A fundamental requirement of a pointing device is the point-and-click mechanism—for example, clicking on an icon on a display associated with the computer. The cursor is moved until it reaches the icon and then the user clicks upon it to trigger some action. Other functionality typically associated with such pointing devices includes drag-and-drop. Here an object is selected by clicking a button on the pointing device while the cursor is positioned on the object, moved while the button is maintained pushed, and then dropped by releasing the button when the destination has been reached. Clicking at a precise location with an in-air device is problematic. To begin with, controlling the movement of the cursor accurately is difficult because holding the device in the air makes complete control of orientations difficult. Further, changes in the device orientation and/or location will, by design move the cursor, and so will the parasitic motion generated by the hand when clicking. Typically, such parasitic motion results in a missed click (the operating system suppresses click when the cursor is not steady over its target or when the cursor is no longer on the icon at button release).

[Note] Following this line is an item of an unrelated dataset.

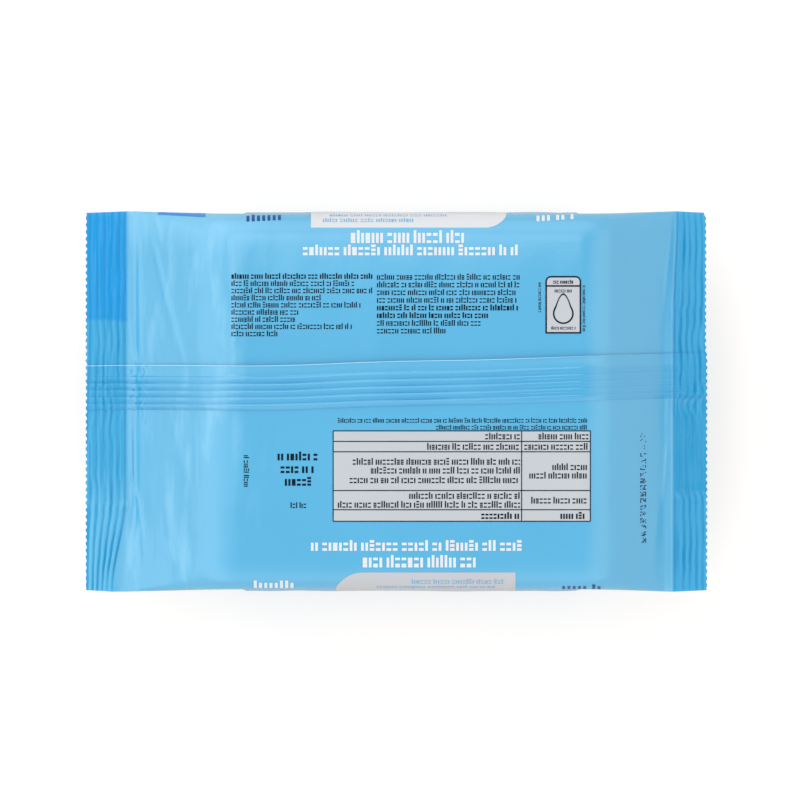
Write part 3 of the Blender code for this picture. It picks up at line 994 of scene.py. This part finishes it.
def film_material(film):
    """Printed film: plain over the wipes and deeper in the seals, with painted sheen in pale patches on the left
    slope and along the far long edge at the left, the same pale colour in a band at the right slope's foot, a
    painted highlight on the left seal's near end and painted shade in the grooves.
    """
    settings = film.film
    slope_sheen_share, foot_band_share, shine_share = 0.60, 0.62, 0.50
    material, nodes, links = new_material("blue_film_finish")
    shader = nodes["Principled BSDF"]
    place = nodes.new("ShaderNodeTexCoord")
    grain = nodes.new("ShaderNodeGroup")
    grain.node_tree = film_grain_group()
    grain.inputs["Crinkle"].default_value = 0.10
    split = nodes.new("ShaderNodeSeparateXYZ")
    links.new(place.outputs["Object"], split.inputs[0])
    x = split.outputs["X"]
    y = split.outputs["Y"]
    waver = math_node(nodes, links, "MULTIPLY_ADD", grain.outputs["Variation"], 5 * MM, -2.5 * MM)
    wavy_y = math_node(nodes, links, "ADD", y, waver)
    off_seal = range_mask(nodes, links, x, film.left_fold - 0.8 * MM, film.left_fold + 1.2 * MM)
    left = inverse(nodes, links, off_seal)
    seal = attribute_value(nodes, "sealed")
    far_slope = inverse(nodes, links, range_mask(nodes, links, x, -52 * MM, -26 * MM))
    slope = product(nodes, links, off_seal, far_slope)
    streaks = math_node(nodes, links, "MULTIPLY_ADD", slope, 0.22, 0.04)
    links.new(streaks, grain.inputs["Streaks"])
    above = range_mask(nodes, links, wavy_y, 20.2 * MM, 21.8 * MM)
    upper = product(nodes, links, left, above)
    # Painted sheen: soft pale patches on the left slope, which faces the left light
    lean = nodes.new("ShaderNodeMapping")
    lean.inputs["Rotation"].default_value = (0.0, 0.0, -0.30)
    lean.inputs["Scale"].default_value = (1.0, 0.28, 1.0)
    links.new(place.outputs["Object"], lean.inputs["Vector"])
    cloud = noise_texture(nodes, 130.0, 3.0)
    links.new(lean.outputs["Vector"], cloud.inputs["Vector"])
    patches = range_mask(nodes, links, cloud.outputs["Fac"], 0.50, 0.68)
    slope_sheen = product(nodes, links, patches, slope, slope_sheen_share)
    # Paler band at the foot of the right slope, towards the near side, in the same pale colour as the painted
    # sheen
    foot = range_mask(nodes, links, x, film.right_fold - 3.0 * MM, film.right_fold - 1.6 * MM)
    low_foot = inverse(nodes, links, range_mask(nodes, links, y, 14 * MM, 40 * MM))
    right_foot_band = product(nodes, links, foot, low_foot, foot_band_share)
    # Painted reflection: pale veil along the far long edge at the left, where the film turns towards the far
    # light
    far_side = range_mask(nodes, links, wavy_y, 37 * MM, 47 * MM)
    shine = product(nodes, links, far_side, far_slope, shine_share)
    # Where the painted sheen colour is laid
    painted_sheen = math_node(nodes, links, "MAXIMUM", slope_sheen, math_node(nodes, links, "MAXIMUM", right_foot_band, shine))
    low_body = scaled(settings.body, 0.96)
    high_body = scaled(settings.body, 1.04)
    varied = mix_colour(nodes, links, grain.outputs["Variation"], low_body, high_body)
    sheened = mix_colour(nodes, links, painted_sheen, varied, tuple(settings.painted_sheen))
    sealed = mix_colour(nodes, links, seal, sheened, tuple(settings.seal))
    # Painted highlight on the near end of the left seal
    lower = inverse(nodes, links, range_mask(nodes, links, y, -32 * MM, -14 * MM))
    low_seal_highlight = product(nodes, links, left, lower, seal)
    lighter = mix_colour(nodes, links, low_seal_highlight, sealed, tuple(settings.low_seal_highlight))
    toned = mix_colour(nodes, links, upper, lighter, tuple(settings.deep))
    # Painted shade in the grooves, darker still in the left seal's upper part
    groove_shade = mix_colour(nodes, links, upper, tuple(settings.groove_shade), scaled(settings.deep, 0.86))
    coloured = mix_colour(nodes, links, attribute_value(nodes, "pressed"), toned, groove_shade)
    links.new(coloured, shader.inputs["Base Color"])
    links.new(grain.outputs["Normal"], shader.inputs["Normal"])
    rough = nodes.new("ShaderNodeMapRange")
    links.new(grain.outputs["Variation"], rough.inputs["Value"])
    rough.inputs["To Min"].default_value = settings.roughness - 0.04
    rough.inputs["To Max"].default_value = settings.roughness + 0.04
    links.new(rough.outputs["Result"], shader.inputs["Roughness"])
    gloss = math_node(nodes, links, "MULTIPLY_ADD", seal, -0.30, 0.50)
    links.new(gloss, shader.inputs["Specular IOR Level"])
    shader.inputs["IOR"].default_value = 1.85
    return material


def ink_material(name, ink, roughness, gloss=0.5):
    """Ink on the film, slightly uneven in tone, with the film's own crinkle."""
    material, nodes, links = new_material(name)
    shader = nodes["Principled BSDF"]
    grain = nodes.new("ShaderNodeGroup")
    grain.node_tree = film_grain_group()
    grain.inputs["Crinkle"].default_value = 0.10
    toned = mix_colour(nodes, links, grain.outputs["Variation"], scaled(ink, 0.96), scaled(ink, 1.04))
    links.new(toned, shader.inputs["Base Color"])
    links.new(grain.outputs["Normal"], shader.inputs["Normal"])
    shader.inputs["Roughness"].default_value = roughness
    shader.inputs["Specular IOR Level"].default_value = gloss
    return material


# Operators


def pack_film(context):
    """Film shape from the scene's settings."""
    return Film(context.scene.wipes_film, context.scene.wipes_seam)


class WIPES_OT_film(bpy.types.Operator):
    """Build the wrapped film and its folded back seam"""

    bl_idname = "wipes.film"
    bl_label = "Film and seam"

    def execute(self, context):
        film = pack_film(context)
        material = film_material(film)
        build_film(film, material)
        build_seam(film, material)
        # Pale cut edge, partly painted highlight
        build_seam_edge(film, ink_material("cut_edge_highlight_finish", (0.42, 0.72, 0.88), 0.30))
        return {"FINISHED"}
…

Moreover, there is an inherent trade-off in free-space devices—given the limited angle span of a human wrist, a large resolution is needed in order for the user to easily reach the entire screen with a single wrist movement; however having too large a resolution would result in random cursor movements attributable to normal tremor of human hands and parasitic clicking motion.
Moreover, as mentioned above, there needs to be some way for the pointing device to know whether it is working in air, or on a surface, since cursor control is generally implemented differently in these two modes.
Some existing solutions, such as the one from Thomson's Gyration Inc. (Saratoga, Calif.), require the user's to take a specific action each time when he wants the device to operate in air. For example, a specific button (trigger) may be used, the state of which can indicate whether to make the in-air tracking mechanism active. However, such solutions are cumbersome to the user, since they require continual added actions (pressing and releasing the trigger button) from the user. The user cannot just pick up the device from the table and seamlessly continue to use it.
The solutions mentioned above address the problem of clicking in a specific location by simply exiting the in-air cursor control mode when clicking any buttons. When a user wants to click in a specific location, he simply releases the trigger button mentioned above, so that the movement of the device in air no longer translates into cursor movement. He then clicks on the button, thus eliminating any parasitic motion problems. The user will then have to click on the trigger button again to enter in-air cursor control mode to continue moving the cursor in air. Such pre-existing solutions result in a cumbersome, complicated and non-intuitive interaction of the user with the user interface.
Existing devices also suffer from the reduced battery life that results from moving the device unintentionally over an extended period of time, for example by holding the device while watching a movie or listening to music. Once again, existing system address this problem by requiring a trigger button to be pressed for the device to enter the in-air mode. When the trigger button is not pressed battery power is not consumed even if the device is moved around unintentionally in air. However, such a trigger button makes the system less intuitive to use.
Easy and intuitive interactions with the user interface (UI) on the display associated with the computer are very important. In the case of pointing devices that operate only on a surface, some user interfaces exist which permit such interactions.
Some such user interfaces exist even in the case of devices operating in air. U.S. Pat. No. 6,603,420 describes using movement of a remote control to control volume or the channel. This patent describes movement of the remote control device in a first plane controlling a first controlled parameter, e.g., receiver volume, while movement of the remote control device in a second plane perpendicular to the first plane controls a second parameter, e.g., channel selection. U.S. Pat. No. 6,750,801, discloses a tilt sensor in a remote control by which, depending on the angle and orientation of the tilt, different electronic devices can be selected for control (for example, tilt left selects the TV, tilt right selects the VCR). U.S. Pat. No. 4,796,019 discusses basic gesture of moving up and down, side to side, and tilting. U.S. Pat. No. 5,448,261 discusses using the position of a remote control to control cursor position. To change channel, the cursor is put on a channel number in a two dimensional grid. To change volume, the cursor is placed on a volume bar and moved. U.S. Publication No. 2004-0090423 describes a remote control which has a pointing device (e.g., touchpad, trackball, joystick) which can detect movement up and down on the pointing device to select menu items on a screen, and side to side to select a value for an item. However, none of these patents or publications provides an air-scroller type of mechanism. Further, none of these patents or publications provides the user with feedback regarding the desired action being taken, without the user attentively looking to the screen until the desired position is reached.
US Published Application 2004-218104 describes a remote control with a user interface which permits the user to select channels and quickly navigate a dense menu of options. As mentioned above, this publication also does not discuss providing the user with feedback regarding the desired action being taken, without the user attentively looking to the screen until the desired position is reached. Given the device is also used for media application, where the user is in a lean-back posture, precise positioning using visual feedback is cumbersome. This applies to the user's interaction with sliders, list boxes, pop-up menus, button groups, etc. as well.
There is thus a need for an easy to use pointing device that can seamlessly transition from working on a surface to working in free-space. Further, there is need for an in-air pointing device which can facilitate clicking at a desired location in an easy and intuitive manner. Moreover, there is a need for a non-cumbersome in-air pointing device which conserves battery life. Furthermore, there is need for an in-air pointing device with improved user interface interaction.